“Rare Diseases” – Lacy

Being a parent of a child with a rare disease has its unique challenges. There are so many questions that you ask yourself on a daily basis.

Why does my child have this condition?
Why is he not developing like other kids?
Why are there no treatments available?
Why can’t I do more to help him?

These questions change all the time, but the really frustrating part is that the answers do as well.
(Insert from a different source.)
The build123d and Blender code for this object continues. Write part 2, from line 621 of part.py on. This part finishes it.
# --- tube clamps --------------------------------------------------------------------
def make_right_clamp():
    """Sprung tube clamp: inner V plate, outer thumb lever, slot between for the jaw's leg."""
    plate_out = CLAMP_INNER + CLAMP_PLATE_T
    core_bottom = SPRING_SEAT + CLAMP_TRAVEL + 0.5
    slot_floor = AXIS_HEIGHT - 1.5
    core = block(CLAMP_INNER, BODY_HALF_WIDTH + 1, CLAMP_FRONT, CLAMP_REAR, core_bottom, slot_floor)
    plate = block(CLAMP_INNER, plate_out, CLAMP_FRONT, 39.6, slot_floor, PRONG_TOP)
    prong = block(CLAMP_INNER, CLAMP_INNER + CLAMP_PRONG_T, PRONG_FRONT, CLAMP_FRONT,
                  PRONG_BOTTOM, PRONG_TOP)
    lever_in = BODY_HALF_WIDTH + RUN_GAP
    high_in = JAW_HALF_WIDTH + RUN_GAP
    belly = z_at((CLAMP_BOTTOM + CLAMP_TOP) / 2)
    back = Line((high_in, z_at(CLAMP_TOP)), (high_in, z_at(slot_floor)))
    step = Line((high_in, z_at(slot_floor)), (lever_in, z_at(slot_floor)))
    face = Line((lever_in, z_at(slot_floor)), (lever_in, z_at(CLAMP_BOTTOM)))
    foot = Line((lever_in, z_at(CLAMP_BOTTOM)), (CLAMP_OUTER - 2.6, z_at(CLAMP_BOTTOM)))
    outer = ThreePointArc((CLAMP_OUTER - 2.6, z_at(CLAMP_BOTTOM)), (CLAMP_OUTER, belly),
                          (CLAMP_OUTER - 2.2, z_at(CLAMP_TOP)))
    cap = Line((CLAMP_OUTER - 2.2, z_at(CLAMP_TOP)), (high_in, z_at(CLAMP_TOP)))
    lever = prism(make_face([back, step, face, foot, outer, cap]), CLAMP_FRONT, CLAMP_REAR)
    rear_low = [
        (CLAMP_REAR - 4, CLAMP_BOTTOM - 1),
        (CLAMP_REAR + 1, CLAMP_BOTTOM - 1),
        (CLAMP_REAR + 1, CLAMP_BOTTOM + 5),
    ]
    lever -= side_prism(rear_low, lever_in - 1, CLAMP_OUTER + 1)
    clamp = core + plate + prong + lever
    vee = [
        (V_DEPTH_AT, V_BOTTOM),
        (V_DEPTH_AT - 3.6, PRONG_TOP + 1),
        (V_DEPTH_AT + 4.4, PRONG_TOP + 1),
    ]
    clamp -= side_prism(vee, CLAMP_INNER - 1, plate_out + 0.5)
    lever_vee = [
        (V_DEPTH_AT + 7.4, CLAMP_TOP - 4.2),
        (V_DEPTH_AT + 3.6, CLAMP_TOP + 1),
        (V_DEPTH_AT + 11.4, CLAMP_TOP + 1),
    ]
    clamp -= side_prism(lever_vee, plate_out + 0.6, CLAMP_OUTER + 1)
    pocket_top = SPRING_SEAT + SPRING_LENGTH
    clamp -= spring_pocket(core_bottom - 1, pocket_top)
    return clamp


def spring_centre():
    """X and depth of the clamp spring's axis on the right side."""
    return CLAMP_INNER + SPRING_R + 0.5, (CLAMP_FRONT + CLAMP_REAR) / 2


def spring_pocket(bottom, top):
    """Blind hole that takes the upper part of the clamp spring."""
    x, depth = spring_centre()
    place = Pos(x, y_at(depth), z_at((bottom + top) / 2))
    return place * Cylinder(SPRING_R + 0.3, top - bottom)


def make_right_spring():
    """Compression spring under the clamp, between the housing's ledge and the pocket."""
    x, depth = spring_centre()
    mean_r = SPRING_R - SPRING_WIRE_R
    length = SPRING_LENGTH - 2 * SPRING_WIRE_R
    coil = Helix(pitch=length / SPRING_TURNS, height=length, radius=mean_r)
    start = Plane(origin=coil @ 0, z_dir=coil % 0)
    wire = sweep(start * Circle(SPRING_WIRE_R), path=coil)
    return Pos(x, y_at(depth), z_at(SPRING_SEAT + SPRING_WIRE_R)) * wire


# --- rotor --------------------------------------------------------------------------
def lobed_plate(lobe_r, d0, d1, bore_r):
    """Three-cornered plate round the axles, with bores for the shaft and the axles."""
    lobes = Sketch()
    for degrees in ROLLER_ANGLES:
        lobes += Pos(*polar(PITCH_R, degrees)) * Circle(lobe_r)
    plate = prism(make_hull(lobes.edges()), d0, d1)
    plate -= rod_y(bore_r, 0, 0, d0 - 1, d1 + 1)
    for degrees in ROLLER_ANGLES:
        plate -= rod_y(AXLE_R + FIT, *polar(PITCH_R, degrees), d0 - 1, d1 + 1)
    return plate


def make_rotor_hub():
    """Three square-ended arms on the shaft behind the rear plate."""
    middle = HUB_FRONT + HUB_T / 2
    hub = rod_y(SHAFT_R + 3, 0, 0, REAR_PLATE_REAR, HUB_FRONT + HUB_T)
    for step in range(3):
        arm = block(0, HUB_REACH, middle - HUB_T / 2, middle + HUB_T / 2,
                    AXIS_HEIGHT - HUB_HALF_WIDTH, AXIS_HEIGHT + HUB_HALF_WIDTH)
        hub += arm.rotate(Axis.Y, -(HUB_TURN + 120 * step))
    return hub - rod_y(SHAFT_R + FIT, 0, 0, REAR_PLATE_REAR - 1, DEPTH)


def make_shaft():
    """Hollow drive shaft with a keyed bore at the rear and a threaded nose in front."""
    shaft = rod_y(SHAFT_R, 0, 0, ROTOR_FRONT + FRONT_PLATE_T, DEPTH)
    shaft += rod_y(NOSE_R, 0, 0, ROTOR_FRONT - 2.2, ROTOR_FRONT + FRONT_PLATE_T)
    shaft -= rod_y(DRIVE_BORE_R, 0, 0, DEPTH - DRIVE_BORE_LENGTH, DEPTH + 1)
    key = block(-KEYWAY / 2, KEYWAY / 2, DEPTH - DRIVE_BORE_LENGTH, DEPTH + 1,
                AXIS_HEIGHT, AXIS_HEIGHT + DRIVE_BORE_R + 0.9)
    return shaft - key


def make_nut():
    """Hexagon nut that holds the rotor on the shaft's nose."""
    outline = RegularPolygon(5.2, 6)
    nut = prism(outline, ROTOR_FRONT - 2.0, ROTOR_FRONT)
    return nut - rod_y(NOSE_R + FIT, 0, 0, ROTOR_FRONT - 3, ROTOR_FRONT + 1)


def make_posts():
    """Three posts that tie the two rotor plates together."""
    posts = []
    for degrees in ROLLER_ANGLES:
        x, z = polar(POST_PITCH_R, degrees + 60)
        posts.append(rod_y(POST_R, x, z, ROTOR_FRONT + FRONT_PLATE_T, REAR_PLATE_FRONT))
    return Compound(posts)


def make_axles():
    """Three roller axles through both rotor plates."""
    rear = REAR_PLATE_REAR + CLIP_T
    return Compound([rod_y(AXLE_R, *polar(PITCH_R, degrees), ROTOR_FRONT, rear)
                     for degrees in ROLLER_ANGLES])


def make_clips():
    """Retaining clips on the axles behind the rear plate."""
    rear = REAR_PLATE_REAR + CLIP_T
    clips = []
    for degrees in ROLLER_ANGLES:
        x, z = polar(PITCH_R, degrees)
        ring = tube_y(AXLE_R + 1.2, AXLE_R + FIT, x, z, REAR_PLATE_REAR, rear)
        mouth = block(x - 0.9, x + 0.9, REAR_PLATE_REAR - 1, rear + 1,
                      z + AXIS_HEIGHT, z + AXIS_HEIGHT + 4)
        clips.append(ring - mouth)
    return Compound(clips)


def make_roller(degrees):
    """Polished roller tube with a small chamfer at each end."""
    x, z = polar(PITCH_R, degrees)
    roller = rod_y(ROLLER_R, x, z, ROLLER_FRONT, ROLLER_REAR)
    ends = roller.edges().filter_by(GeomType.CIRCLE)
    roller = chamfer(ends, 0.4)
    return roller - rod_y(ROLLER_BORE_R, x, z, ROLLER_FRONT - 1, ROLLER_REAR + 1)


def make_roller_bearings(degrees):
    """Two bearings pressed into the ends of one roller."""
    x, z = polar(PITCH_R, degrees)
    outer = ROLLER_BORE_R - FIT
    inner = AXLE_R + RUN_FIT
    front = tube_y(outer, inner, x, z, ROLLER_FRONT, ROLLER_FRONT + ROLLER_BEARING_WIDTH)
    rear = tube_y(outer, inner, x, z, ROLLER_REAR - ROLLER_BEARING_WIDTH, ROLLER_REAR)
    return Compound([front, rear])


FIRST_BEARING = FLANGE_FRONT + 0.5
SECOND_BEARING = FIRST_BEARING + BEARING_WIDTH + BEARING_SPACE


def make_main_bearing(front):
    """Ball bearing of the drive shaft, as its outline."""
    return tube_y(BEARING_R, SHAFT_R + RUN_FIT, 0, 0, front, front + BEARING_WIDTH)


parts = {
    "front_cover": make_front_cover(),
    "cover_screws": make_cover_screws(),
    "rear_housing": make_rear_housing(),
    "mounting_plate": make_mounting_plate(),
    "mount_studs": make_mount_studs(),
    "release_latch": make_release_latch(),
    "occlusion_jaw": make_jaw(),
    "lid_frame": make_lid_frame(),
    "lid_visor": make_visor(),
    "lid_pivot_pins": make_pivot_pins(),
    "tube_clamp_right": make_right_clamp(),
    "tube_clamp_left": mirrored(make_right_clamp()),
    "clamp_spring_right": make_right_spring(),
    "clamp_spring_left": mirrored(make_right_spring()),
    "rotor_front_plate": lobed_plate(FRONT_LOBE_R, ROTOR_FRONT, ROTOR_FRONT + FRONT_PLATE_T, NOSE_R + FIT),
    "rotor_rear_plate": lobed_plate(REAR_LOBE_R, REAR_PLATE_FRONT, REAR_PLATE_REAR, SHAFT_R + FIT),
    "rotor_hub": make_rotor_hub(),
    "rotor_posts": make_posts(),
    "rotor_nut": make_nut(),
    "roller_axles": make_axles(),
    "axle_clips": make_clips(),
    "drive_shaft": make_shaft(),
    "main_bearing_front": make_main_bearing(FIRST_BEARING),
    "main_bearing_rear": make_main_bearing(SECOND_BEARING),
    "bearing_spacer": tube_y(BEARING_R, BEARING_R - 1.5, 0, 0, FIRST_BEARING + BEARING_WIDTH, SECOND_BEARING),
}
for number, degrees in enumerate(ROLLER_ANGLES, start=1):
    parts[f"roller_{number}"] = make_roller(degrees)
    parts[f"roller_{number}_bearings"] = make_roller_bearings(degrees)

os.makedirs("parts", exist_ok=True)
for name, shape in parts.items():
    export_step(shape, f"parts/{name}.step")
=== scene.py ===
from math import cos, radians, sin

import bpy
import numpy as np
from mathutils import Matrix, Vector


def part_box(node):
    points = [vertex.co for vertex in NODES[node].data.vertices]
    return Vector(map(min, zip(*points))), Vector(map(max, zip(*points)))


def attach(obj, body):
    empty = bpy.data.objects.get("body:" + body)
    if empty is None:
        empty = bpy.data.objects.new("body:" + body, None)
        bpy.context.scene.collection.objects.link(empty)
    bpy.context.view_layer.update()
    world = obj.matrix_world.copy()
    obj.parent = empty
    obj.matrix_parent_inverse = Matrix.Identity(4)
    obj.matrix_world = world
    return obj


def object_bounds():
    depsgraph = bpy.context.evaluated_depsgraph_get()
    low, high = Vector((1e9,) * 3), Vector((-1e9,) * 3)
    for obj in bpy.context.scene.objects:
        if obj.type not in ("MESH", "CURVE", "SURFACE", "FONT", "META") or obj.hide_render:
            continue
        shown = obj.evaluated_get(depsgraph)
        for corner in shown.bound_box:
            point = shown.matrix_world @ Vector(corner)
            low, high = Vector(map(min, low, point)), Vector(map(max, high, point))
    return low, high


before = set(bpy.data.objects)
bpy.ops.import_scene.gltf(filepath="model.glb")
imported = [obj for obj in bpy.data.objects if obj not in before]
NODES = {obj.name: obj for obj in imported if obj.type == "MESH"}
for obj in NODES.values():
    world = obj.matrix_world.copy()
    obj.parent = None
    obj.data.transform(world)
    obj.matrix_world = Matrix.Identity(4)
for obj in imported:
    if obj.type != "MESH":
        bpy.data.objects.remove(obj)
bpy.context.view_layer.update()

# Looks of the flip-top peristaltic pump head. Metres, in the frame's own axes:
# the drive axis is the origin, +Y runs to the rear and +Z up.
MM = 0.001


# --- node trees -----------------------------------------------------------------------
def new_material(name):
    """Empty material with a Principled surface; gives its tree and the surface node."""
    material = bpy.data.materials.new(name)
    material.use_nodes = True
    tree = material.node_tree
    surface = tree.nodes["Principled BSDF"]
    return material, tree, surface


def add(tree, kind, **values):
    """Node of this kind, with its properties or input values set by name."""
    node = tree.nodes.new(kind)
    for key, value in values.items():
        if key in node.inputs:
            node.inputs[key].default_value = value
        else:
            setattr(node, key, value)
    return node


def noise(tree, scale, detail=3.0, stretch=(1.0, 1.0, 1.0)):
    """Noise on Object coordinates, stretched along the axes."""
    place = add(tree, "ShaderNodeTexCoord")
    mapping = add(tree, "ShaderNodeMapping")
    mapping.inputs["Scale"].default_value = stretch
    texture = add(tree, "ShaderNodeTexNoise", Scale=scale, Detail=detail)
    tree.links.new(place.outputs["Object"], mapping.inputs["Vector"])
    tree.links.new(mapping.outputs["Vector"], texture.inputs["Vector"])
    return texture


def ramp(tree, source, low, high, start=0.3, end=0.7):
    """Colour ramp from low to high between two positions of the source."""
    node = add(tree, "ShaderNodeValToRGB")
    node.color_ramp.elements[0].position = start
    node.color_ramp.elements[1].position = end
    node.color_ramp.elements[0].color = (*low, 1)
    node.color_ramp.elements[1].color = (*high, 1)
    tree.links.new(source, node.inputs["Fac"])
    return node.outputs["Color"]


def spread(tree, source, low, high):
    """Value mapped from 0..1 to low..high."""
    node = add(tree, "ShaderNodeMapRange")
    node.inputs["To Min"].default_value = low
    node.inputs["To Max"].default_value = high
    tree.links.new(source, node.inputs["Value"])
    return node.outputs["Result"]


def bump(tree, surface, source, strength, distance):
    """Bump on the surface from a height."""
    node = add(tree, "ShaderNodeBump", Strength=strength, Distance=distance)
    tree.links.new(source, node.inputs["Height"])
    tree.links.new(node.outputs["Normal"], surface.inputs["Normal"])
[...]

A rare disease is defined, in the US, as any disease having fewer than 200,000 patients. There are currently about 7,000 known rare diseases. 95% of these have no treatment. The lack of information about the conditions makes it difficult to get a diagnosis or figure out a treatment plan. The average age for a person to receive a rare disease diagnosis is seven. This means an average of seven years of living with symptoms that are not explained. Even when a diagnosis is made, there are limited treatment options. This is because there are usually a small number of physicians that have knowledge about the disease, and there is a general lack of information on how to treat it. Working with insurance companies and finding financial assistance can also be troublesome for those living with a rare disease. All of this can lead to feelings of isolation and frustration for patients and their families

Jacob has been delayed in development for a long time. We started therapy but had no idea he would end up diagnosed with a rare disease. It wasn’t until he started having seizures that we finally got a diagnosis. Even that took over a year, after they started, to get the right genetic panel that confirmed he had CTD. There are times I let my thoughts get the best of me. I ask myself why I didn’t push the doctors to run the tests sooner. However, I can’t think like that. The doctors didn’t have the right information to do those tests earlier. When Jacob’s doctor got the results from the test, he still had to do a lot of research to figure out what to do. The lack of information forced him to suggest an unproven treatment plan.
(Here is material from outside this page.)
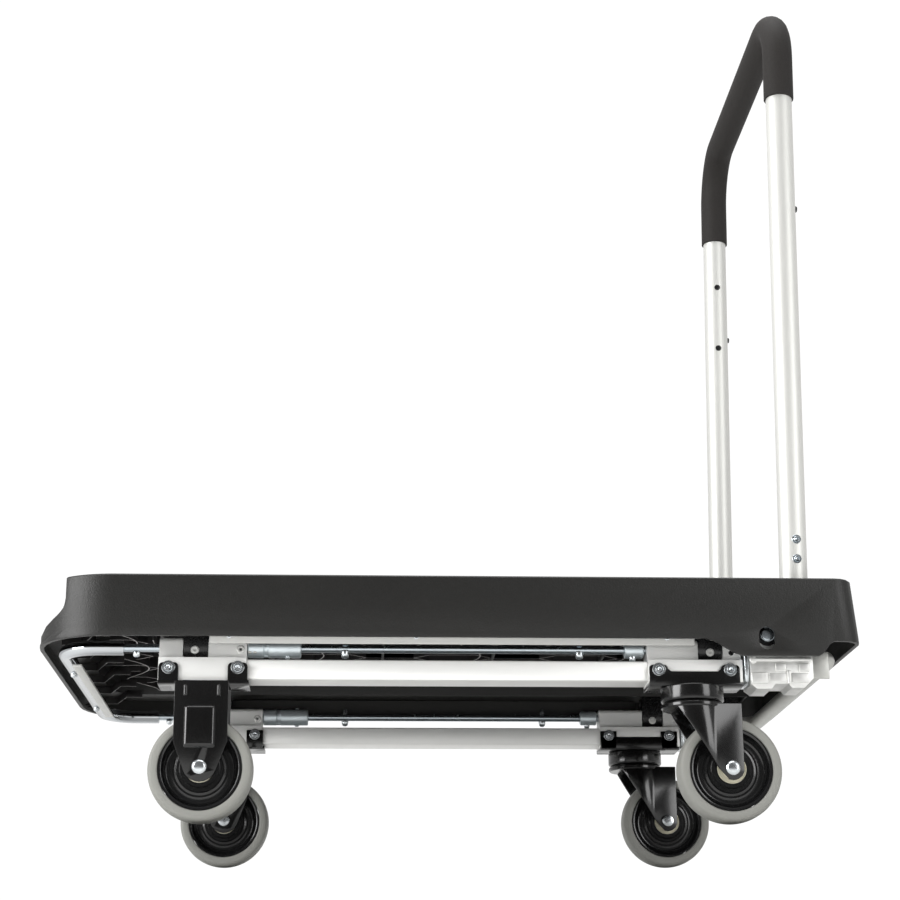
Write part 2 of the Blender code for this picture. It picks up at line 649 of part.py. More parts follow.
def make_swivel_fork(name, side, swivel, paints):
    """The turning half: a round crown whose legs sweep back to the trailing axle."""
    centre_y = side * WHEEL_Y
    profile = [(0, SWIVEL_CROWN[0]), (RING_RADIUS, SWIVEL_CROWN[0])]
    profile += [(RING_RADIUS, SWIVEL_CROWN[1] - 2), (RING_RADIUS - 2, SWIVEL_CROWN[1]), (0, SWIVEL_CROWN[1])]
    crown = turned(profile, (SWIVEL_X, centre_y, 0), (0, 0, 1), 24)
    fork = publish(f"swivel_fork_{name}", crown, paints["black_paint"], swivel)
    leg = [(SWIVEL_X - 22, SWIVEL_CROWN[1] - 1.5), (SWIVEL_X - 28, 106.0), (SWIVEL_X - 12, 84.0)]
    leg += arc(AXLE_X, WHEEL_RADIUS, SWIVEL_TIP, 212, 360, 10)
    leg += [(AXLE_X + 11.0, 108.0), (AXLE_X + 8, SWIVEL_CROWN[1] - 1.5)]
    y = sorted((side * (WHEEL_Y - FORK_OUTSIDE), side * (WHEEL_Y + FORK_OUTSIDE)))
    combine(fork, prism(leg, y[0], y[1], "y"), "UNION")
    slot = fork_slot(side, (SWIVEL_X - 50, AXLE_X + 40), (20, SWIVEL_CROWN[0]))
    combine(fork, slot, "DIFFERENCE")
    radius = KING_PIN + BORE_GAP
    profile = [(0, 90), (radius, 90), (radius, 130), (0, 130)]
    combine(fork, turned(profile, (SWIVEL_X, centre_y, 0), (0, 0, 1), 20), "DIFFERENCE")
    combine(fork, axle_guide(side, AXLE_X), "DIFFERENCE")
    make_axle(f"swivel_axle_{name}", side, AXLE_X, swivel, paints)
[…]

I try to focus on what I can do now. I can share Jacob’s story. I can talk with other families living with CTD so that we can learn from each other’s experiences. I can share what we have gone through so that it might help another rare disease patient. I can also fill out patient registries to give doctors and researchers information as they try to find a treatment.

Fortunately for us, ACD just launched a new patient portal in March. I have filled out things like this in the past, but this one is different. It was developed by ACD with the medical board as well as patient families to target questions for our kids. I was a member of the group that developed it. Reworking the questions and adding our unique perspectives has been a rewarding experience. The information collected will be given to researchers to develop treatments for patients with CTD, AGAT, and GAMT. The initial goal was 100 patients and we have just reached that. We are working to have even more join in the near future. The more patients that sign up, the more likely ACD will attract new researchers and qualify for more grant opportunities.

Jacob is my “Why” and I want to do anything I can to help. I will also do anything for the other patients living with this rare disease. I know that by working together we can help all of these patients. If we don’t work together for the future of these patients who will? I encourage everyone to join the registry. It only takes a few minutes and will help so many people.